If you like the feel of spray starch, you’ll love being able to make this quick, easy, and eco-friendly version. Here’s how to make spray starch at home!

Frankly, homemade spray starch is even better than the store-bought kind because it’s completely customizable. If you want a light starch, you can make it. If you want a heavy starch, well, you can make that, too!

Read on for how to make spray starch and options for customizing it to fit your exact needs:


Start your recipe with plain distilled water. The water where I live is hard, and so I always worry about water stains on my pristine white fabric, so I use distilled water in my iron and for laundry recipes like these.

To each cup of water, add between one teaspoon and three teaspoons of cornstarch, depending on how stiff you’d like your spray starch to be. One teaspoon will give a very light starch, suitable for a child’s dress shirt, while three teaspoons is a heavy starch, and what I use when I’m stitching jersey knit.

This is a raw recipe, so it doesn’t require cooking at all. Some spray starch recipes call for boiling the water, but all you have to do with this recipe is funnel it into a spray bottle–simple, quick, and easy to do while little kids pester you.

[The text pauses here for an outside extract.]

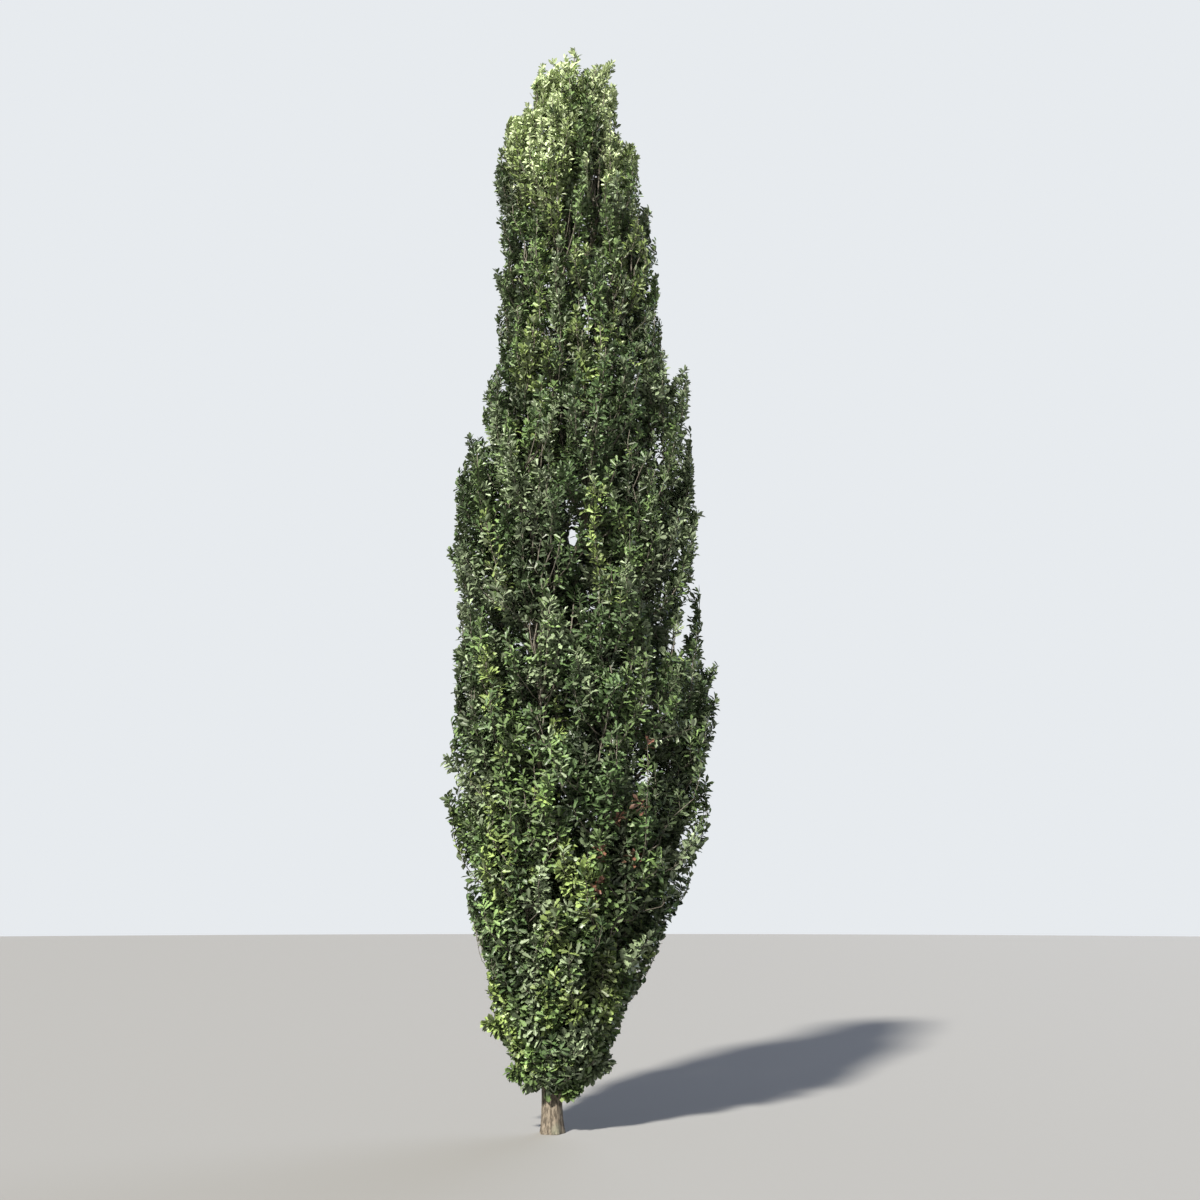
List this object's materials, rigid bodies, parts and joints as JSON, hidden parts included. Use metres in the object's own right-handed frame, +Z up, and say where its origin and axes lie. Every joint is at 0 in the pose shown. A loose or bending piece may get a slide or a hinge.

I believe the theory behind cooking the spray starch is to help it keep longer, so rethink this particular raw recipe if that’s a concern to you. I’ve kept this particular spray starch recipe perfectly fine in its spray bottle for several months with no spoilage.


To use this laundry starch, pour it into an upcycled spray bottle. To lightly scent it, you may add some fresh perfume to the mix–I enjoy fresh lavendar or rosemary, when I have it.

The cornstarch will always settle to the bottom of the bottle when it’s resting, so shake the bottle when you’re ready to use it, then spray your fabric damp and iron dry.

To starch large swathes of fabric, prepare a large amount of this starch solution in a bucket or sink, then dip the fabric into it, ring it out, and iron it dry.